Que de manipulations pour arriver à ce qu’un groupe qui prône l’ignorance choisisse ce nom pour se nommer. Pour Carol Mann il faudra une lettre capitale pour différencier le nom commun taliban du nom propre Taliban.
L’autrice cherche les clés pour décoder les enjeux du costume islamique, les clés sont politiques, économiques, toujours fondées sur le patriarcat. Tout y est, les régimes autoritaires des états islamiques, la colonisation avec sa politique d’ethnicisation des populations tout ceci se développe dans un système globalisé de marchandisation inhérente au capitalisme. Et les marchands d’armes ne sont pas en reste. Les amalgames sont utiles et le costume est flexible, mais il couvre toujours les femmes.
Pour Carol Mann, le voile a pris une signification centrale avec l’Islam politique à partir du dernier quart du XXème siècle. Elle remarque que les dimensions culturelles du discours religieux sont gommées pour une sorte de standardisation y compris du costume féminin. Elle souligne que le niqab n’est pas un costume traditionnel mais une tradition inventée, «frauduleuse dans ses prétentions à l’authenticité.»

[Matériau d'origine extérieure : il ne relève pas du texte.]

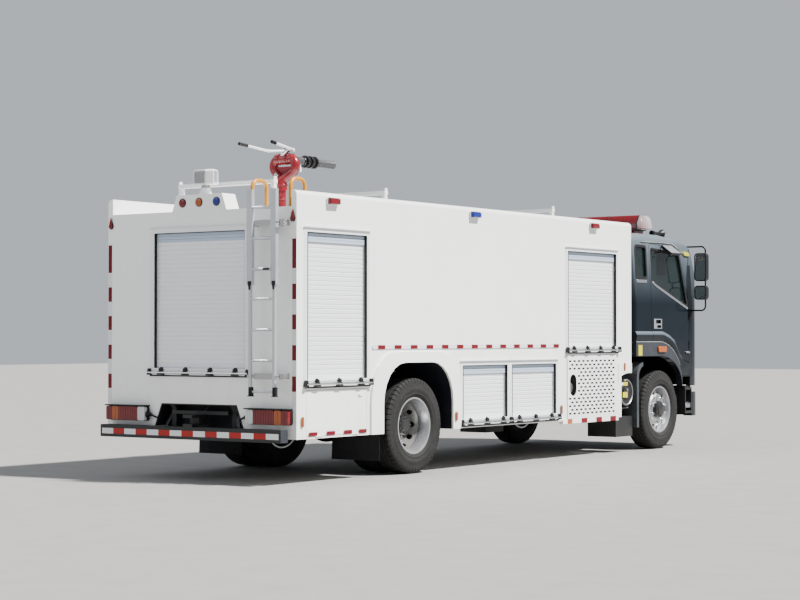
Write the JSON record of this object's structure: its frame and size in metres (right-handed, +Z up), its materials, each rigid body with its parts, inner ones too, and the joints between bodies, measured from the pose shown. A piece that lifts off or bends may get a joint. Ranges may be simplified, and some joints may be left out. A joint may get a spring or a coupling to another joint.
{
  "type": "airport fire truck",
  "caption": "Two-axle airport fire tender: dark tilting cab, white body with roller shutters, pump panels, rear ladder, roof monitor and red-white side tape.",
  "frame": {"origin": "centre of the bounding box's base, on the ground", "axes": "+X forward, +Y to the vehicle's left, +Z up"},
  "size_m": [8.93, 2.964, 3.4712],
  "materials": {
    "white_body": "white paint, semi-gloss",
    "cab_paint": "very dark blue-grey paint, gloss",
    "chassis_paint": "black chassis paint, satin",
    "aluminium": "mill aluminium, brushed",
    "pump_sheet": "light grey paint on perforated sheet",
    "red_paint": "red paint, gloss",
    "yellow_paint": "yellow paint, gloss",
    "clear_lens": "clear lamp plastic over a bright reflector",
    "lamp_lens": "clear and coloured lamp plastic",
    "black_plastic": "black moulded plastic",
    "black_rubber": "black rubber sheet",
    "tyre_rubber": "black tyre rubber",
    "wheel_paint": "silver wheel paint",
    "window_glass": "tinted window glass",
    "engine_iron": "cast iron, painted",
    "seat_fabric": "grey seat cloth",
    "barrel_black": "black paint, satin"
  },
  "bodies": {
    "chassis": {"frame_rails": "chassis_paint", "engine_block": "engine_iron", "front_axle": "chassis_paint", "rear_axle": "chassis_paint", "leaf_springs": "chassis_paint", "mudguards": "black_rubber", "tanks": "chassis_paint", "rear_bumper": "chassis_paint", "body_rear": "white_body", "body_arch": "white_body", "body_middle": "white_body", "body_front": "white_body", "shutters": "aluminium", "pump_panels": "pump_sheet", "light_box": "white_body", "lamps": "lamp_lens", "ladder_upper": "aluminium", "grab_rails": "yellow_paint", "roof_rack": "white_body", "monitor_base": "red_paint", "front_bumper": "chassis_paint", "head_lamps": "clear_lens", "cab_steps": "chassis_paint"},
    "cab": {"cab_shell": "cab_paint", "cab_glass": "window_glass", "dashboard": "black_plastic", "seats": "seat_fabric", "mirrors": "black_plastic", "sun_visor": "black_plastic", "light_bar": "lamp_lens", "grille": "black_plastic"},
    "door_right": {"door_right": "cab_paint", "door_glass_right": "window_glass", "kerb_mirror": "black_plastic"},
    "door_left": {"door_left": "cab_paint", "door_glass_left": "window_glass"},
    "flap_right": {"flap_right": "white_body"},
    "flap_left": {"flap_left": "white_body"},
    "ladder_slide": {"ladder_lower": "aluminium"},
    "monitor_swivel": {"monitor_fork": "red_paint"},
    "monitor_gun": {"monitor_barrel": "barrel_black"},
    "work_lamp": {"work_lamp_head": "white_body"},
    "steer_right": {"knuckle_right": "chassis_paint"},
    "steer_left": {"knuckle_left": "chassis_paint"},
    "front_wheel_right": {"front_rim_right": "wheel_paint", "front_tyre_right": "tyre_rubber"},
    "front_wheel_left": {"front_rim_left": "wheel_paint", "front_tyre_left": "tyre_rubber"},
    "rear_wheel_right": {"rear_rims_right": "wheel_paint", "rear_tyres_right": "tyre_rubber"},
    "rear_wheel_left": {"rear_rims_left": "wheel_paint", "rear_tyres_left": "tyre_rubber"}
  },
  "joints": [
    {"name": "cab_tilt", "type": "hinge", "parent": "chassis", "child": "cab", "pos_m": [4.36, 0, 0.86], "axis": [0, 1, 0], "range_deg": [0, 45]},
    {"name": "door_right_open", "type": "hinge", "parent": "cab", "child": "door_right", "pos_m": [4.032, -1.245, 1.5], "axis": [0, 0, 1], "range_deg": [0, 70]},
    {"name": "door_left_open", "type": "hinge", "parent": "cab", "child": "door_left", "pos_m": [4.032, 1.245, 1.5], "axis": [0, 0, -1], "range_deg": [0, 70]},
    {"name": "flap_right_open", "type": "hinge", "parent": "chassis", "child": "flap_right", "pos_m": [-3.648, -1.25, 0.47], "axis": [1, 0, 0], "range_deg": [0, 90]},
    {"name": "flap_left_open", "type": "hinge", "parent": "chassis", "child": "flap_left", "pos_m": [-3.648, 1.25, 0.47], "axis": [-1, 0, 0], "range_deg": [0, 90]},
    {"name": "ladder_extend", "type": "slide", "parent": "chassis", "child": "ladder_slide", "axis": [0, 0, -1], "range_m": [0, 0.3]},
    {"name": "monitor_pan", "type": "hinge", "parent": "chassis", "child": "monitor_swivel", "pos_m": [-2.98, 0, 3.05], "axis": [0, 0, 1], "range_deg": [-170, 170]},
    {"name": "monitor_elevate", "type": "hinge", "parent": "monitor_swivel", "child": "monitor_gun", "pos_m": [-2.925, 0, 3.33], "axis": [0, -1, 0], "range_deg": [-10, 70]},
    {"name": "work_lamp_pan", "type": "hinge", "parent": "chassis", "child": "work_lamp", "pos_m": [-4.195, 0, 2.945], "axis": [0, 0, 1], "range_deg": [-170, 170]},
    {"name": "steering_left", "type": "hinge", "parent": "chassis", "child": "steer_left", "pos_m": [3.355, 0.9, 0.506], "axis": [0, 0, 1], "range_deg": [-35, 35]},
    {"name": "steering_right", "type": "hinge", "parent": "chassis", "child": "steer_right", "pos_m": [3.355, -0.9, 0.506], "axis": [0, 0, 1], "range_deg": [-35, 35]},
    {"name": "front_wheel_left_spin", "type": "hinge", "parent": "steer_left", "child": "front_wheel_left", "pos_m": [3.355, 1.043, 0.506], "axis": [0, 1, 0], "continuous": true},
    {"name": "front_wheel_right_spin", "type": "hinge", "parent": "steer_right", "child": "front_wheel_right", "pos_m": [3.355, -1.043, 0.506], "axis": [0, 1, 0], "continuous": true},
    {"name": "rear_wheel_left_spin", "type": "hinge", "parent": "chassis", "child": "rear_wheel_left", "pos_m": [-2.195, 1.053, 0.506], "axis": [0, 1, 0], "continuous": true},
    {"name": "rear_wheel_right_spin", "type": "hinge", "parent": "chassis", "child": "rear_wheel_right", "pos_m": [-2.195, -1.053, 0.506], "axis": [0, 1, 0], "continuous": true}
  ],
  "couplings": [
    {"joint": "steering_right", "follows": "steering_left", "ratio": 1}
  ]
}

Sa conclusion nous ramène en France et repose les termes du débat sur le voile. Grace à ses analyses pertinentes, on comprend que les raisons du port contemporain du voile sont multiples, entre globalisation y compris du fait religieux, perte d’idéal et accroissement des inégalités qui en résultent. De plus, internet permet tous les amalgames et véhicule les mythologies.

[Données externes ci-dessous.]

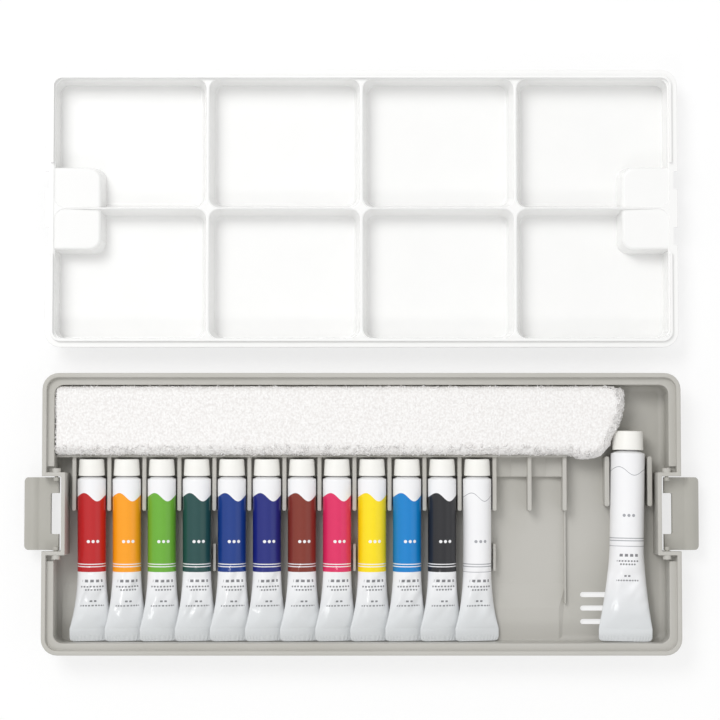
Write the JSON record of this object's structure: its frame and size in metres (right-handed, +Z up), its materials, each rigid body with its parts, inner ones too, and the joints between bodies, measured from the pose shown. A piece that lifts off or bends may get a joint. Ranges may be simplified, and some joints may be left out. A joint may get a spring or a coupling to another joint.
{
  "type": "paint box with palette lid",
  "caption": "Long shallow plastic paint box with a tube rack, small and large paint tubes, a folded towel, snap latches and a lid that is a palette of wells.",
  "frame": {"origin": "centre of the tray's flat underside", "axes": "+X along the box to the right, +Y towards the open lid, +Z up"},
  "size_m": [0.376, 0.3257, 0.024],
  "materials": {
    "tray_plastic": "satin",
    "lid_plastic": "gloss",
    "terry": "matte",
    "tube_foil": "satin",
    "cap_plastic": "satin",
    "paint_red": "satin",
    "paint_orange": "satin",
    "paint_light_green": "satin",
    "paint_dark_green": "satin",
    "paint_ultramarine": "satin",
    "paint_violet": "satin",
    "paint_brown": "satin",
    "paint_magenta": "satin",
    "paint_yellow": "satin",
    "paint_cyan": "satin",
    "paint_black": "satin",
    "paint_white": "satin"
  },
  "bodies": {
    "tray": {"tray_shell": "tray_plastic", "tube_rack": "tray_plastic"},
    "lid": {"palette_lid": "lid_plastic"},
    "latch_left_arm": {"latch_left": "tray_plastic"},
    "latch_right_arm": {"latch_right": "tray_plastic"},
    "towel_bundle": {"towel": "terry"},
    "red_tube": {"tube_red": "tube_foil", "paint_red": "paint_red"},
    "red_cap": {"cap_red": "cap_plastic"},
    "orange_tube": {"tube_orange": "tube_foil", "paint_orange": "paint_orange"},
    "orange_cap": {"cap_orange": "cap_plastic"},
    "light_green_tube": {"tube_light_green": "tube_foil", "paint_light_green": "paint_light_green"},
    "light_green_cap": {"cap_light_green": "cap_plastic"},
    "dark_green_tube": {"tube_dark_green": "tube_foil", "paint_dark_green": "paint_dark_green"},
    "dark_green_cap": {"cap_dark_green": "cap_plastic"},
    "ultramarine_tube": {"tube_ultramarine": "tube_foil", "paint_ultramarine": "paint_ultramarine"},
    "ultramarine_cap": {"cap_ultramarine": "cap_plastic"},
    "violet_tube": {"tube_violet": "tube_foil", "paint_violet": "paint_violet"},
    "violet_cap": {"cap_violet": "cap_plastic"},
    "brown_tube": {"tube_brown": "tube_foil", "paint_brown": "paint_brown"},
    "brown_cap": {"cap_brown": "cap_plastic"},
    "magenta_tube": {"tube_magenta": "tube_foil", "paint_magenta": "paint_magenta"},
    "magenta_cap": {"cap_magenta": "cap_plastic"},
    "yellow_tube": {"tube_yellow": "tube_foil", "paint_yellow": "paint_yellow"},
    "yellow_cap": {"cap_yellow": "cap_plastic"},
    "cyan_tube": {"tube_cyan": "tube_foil", "paint_cyan": "paint_cyan"},
    "cyan_cap": {"cap_cyan": "cap_plastic"},
    "black_tube": {"tube_black": "tube_foil", "paint_black": "paint_black"},
    "black_cap": {"cap_black": "cap_plastic"},
    "white_tube": {"tube_white": "tube_foil", "paint_white": "paint_white"},
    "white_cap": {"cap_white": "cap_plastic"},
    "large_tube": {"tube_large_white": "tube_foil", "paint_large_white": "paint_white"},
    "large_cap": {"cap_large_white": "cap_plastic"}
  },
  "joints": [
    {"name": "lid_turn", "type": "hinge", "parent": "tray", "child": "lid", "pos_m": [0, 0.08505, 0.0211], "axis": [1, 0, 0], "range_deg": [0, 180]},
    {"name": "latch_left_turn", "type": "hinge", "parent": "tray", "child": "latch_left_arm", "pos_m": [-0.1687, 0, 0.0214], "axis": [0, 1, 0], "range_deg": [0, 100]},
    {"name": "latch_right_turn", "type": "hinge", "parent": "tray", "child": "latch_right_arm", "pos_m": [0.1687, 0, 0.0214], "axis": [0, -1, 0], "range_deg": [0, 100]},
    {"name": "towel_lift", "type": "slide", "parent": "tray", "child": "towel_bundle", "axis": [0, 0, -1], "range_m": [-0.03, 0]},
    {"name": "red_tube_lift", "type": "slide", "parent": "tray", "child": "red_tube", "axis": [0, 0, -1], "range_m": [-0.018, 0]},
    {"name": "red_cap_turn", "type": "hinge", "parent": "red_tube", "child": "red_cap", "pos_m": [-0.15015, 0.02116, 0.01281], "axis": [0, 0.9985, 0.055], "range_deg": [0, 540]},
    {"name": "orange_tube_lift", "type": "slide", "parent": "red_tube", "child": "orange_tube", "axis": [0, 0, -1], "range_m": [-0.018, 0]},
    {"name": "orange_cap_turn", "type": "hinge", "parent": "orange_tube", "child": "orange_cap", "pos_m": [-0.13065, 0.02116, 0.01281], "axis": [0, 0.9985, 0.055], "range_deg": [0, 540]},
    {"name": "light_green_tube_lift", "type": "slide", "parent": "orange_tube", "child": "light_green_tube", "axis": [0, 0, -1], "range_m": [-0.018, 0]},
    {"name": "light_green_cap_turn", "type": "hinge", "parent": "light_green_tube", "child": "light_green_cap", "pos_m": [-0.11115, 0.02116, 0.01281], "axis": [0, 0.9985, 0.055], "range_deg": [0, 540]},
    {"name": "dark_green_tube_lift", "type": "slide", "parent": "light_green_tube", "child": "dark_green_tube", "axis": [0, 0, -1], "range_m": [-0.018, 0]},
    {"name": "dark_green_cap_turn", "type": "hinge", "parent": "dark_green_tube", "child": "dark_green_cap", "pos_m": [-0.09165, 0.02116, 0.01281], "axis": [0, 0.9985, 0.055], "range_deg": [0, 540]},
    {"name": "ultramarine_tube_lift", "type": "slide", "parent": "dark_green_tube", "child": "ultramarine_tube", "axis": [0, 0, -1], "range_m": [-0.018, 0]},
    {"name": "ultramarine_cap_turn", "type": "hinge", "parent": "ultramarine_tube", "child": "ultramarine_cap", "pos_m": [-0.07215, 0.02116, 0.01281], "axis": [0, 0.9985, 0.055], "range_deg": [0, 540]},
    {"name": "violet_tube_lift", "type": "slide", "parent": "ultramarine_tube", "child": "violet_tube", "axis": [0, 0, -1], "range_m": [-0.018, 0]},
    {"name": "violet_cap_turn", "type": "hinge", "parent": "violet_tube", "child": "violet_cap", "pos_m": [-0.05265, 0.02116, 0.01281], "axis": [0, 0.9985, 0.055], "range_deg": [0, 540]},
    {"name": "brown_tube_lift", "type": "slide", "parent": "violet_tube", "child": "brown_tube", "axis": [0, 0, -1], "range_m": [-0.018, 0]},
    {"name": "brown_cap_turn", "type": "hinge", "parent": "brown_tube", "child": "brown_cap", "pos_m": [-0.03315, 0.02116, 0.01281], "axis": [0, 0.9985, 0.055], "range_deg": [0, 540]},
    {"name": "magenta_tube_lift", "type": "slide", "parent": "brown_tube", "child": "magenta_tube", "axis": [0, 0, -1], "range_m": [-0.018, 0]},
    {"name": "magenta_cap_turn", "type": "hinge", "parent": "magenta_tube", "child": "magenta_cap", "pos_m": [-0.01365, 0.02116, 0.01281], "axis": [0, 0.9985, 0.055], "range_deg": [0, 540]},
    {"name": "yellow_tube_lift", "type": "slide", "parent": "magenta_tube", "child": "yellow_tube", "axis": [0, 0, -1], "range_m": [-0.018, 0]},
    {"name": "yellow_cap_turn", "type": "hinge", "parent": "yellow_tube", "child": "yellow_cap", "pos_m": [0.00585, 0.02116, 0.01281], "axis": [0, 0.9985, 0.055], "range_deg": [0, 540]},
    {"name": "cyan_tube_lift", "type": "slide", "parent": "yellow_tube", "child": "cyan_tube", "axis": [0, 0, -1], "range_m": [-0.018, 0]},
    {"name": "cyan_cap_turn", "type": "hinge", "parent": "cyan_tube", "child": "cyan_cap", "pos_m": [0.02535, 0.02116, 0.01281], "axis": [0, 0.9985, 0.055], "range_deg": [0, 540]},
    {"name": "black_tube_lift", "type": "slide", "parent": "cyan_tube", "child": "black_tube", "axis": [0, 0, -1], "range_m": [-0.018, 0]},
    {"name": "black_cap_turn", "type": "hinge", "parent": "black_tube", "child": "black_cap", "pos_m": [0.04485, 0.02116, 0.01281], "axis": [0, 0.9985, 0.055], "range_deg": [0, 540]},
    {"name": "white_tube_lift", "type": "slide", "parent": "black_tube", "child": "white_tube", "axis": [0, 0, -1], "range_m": [-0.018, 0]},
    {"name": "white_cap_turn", "type": "hinge", "parent": "white_tube", "child": "white_cap", "pos_m": [0.06435, 0.02116, 0.01281], "axis": [0, 0.9985, 0.055], "range_deg": [0, 540]},
    {"name": "large_tube_lift", "type": "slide", "parent": "tray", "child": "large_tube", "axis": [0, 0, -1], "range_m": [-0.03, 0]},
    {"name": "large_cap_turn", "type": "hinge", "parent": "large_tube", "child": "large_cap", "pos_m": [0.14842, 0.03528, 0.0118], "axis": [0.0175, 0.9998, 0], "range_deg": [0, 540]}
  ]
}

Elle fustige les hystéries politiques qui ont stigmatisé les femmes comme lors de la crise du burkini tout autant que les prédicateurs salafistes qui rendent le corps des femmes responsable et déresponsabilisent les hommes.
Elle n’oublie pas que la crispation occidentale est en décalage avec les résistances des hommes et des femmes musulman.e.s sur le terrain, qui sont largement sous-estimées voire ignorées par l’intelligentsia occidentale.
Ce livre informe, théorise, questionne, il est utile.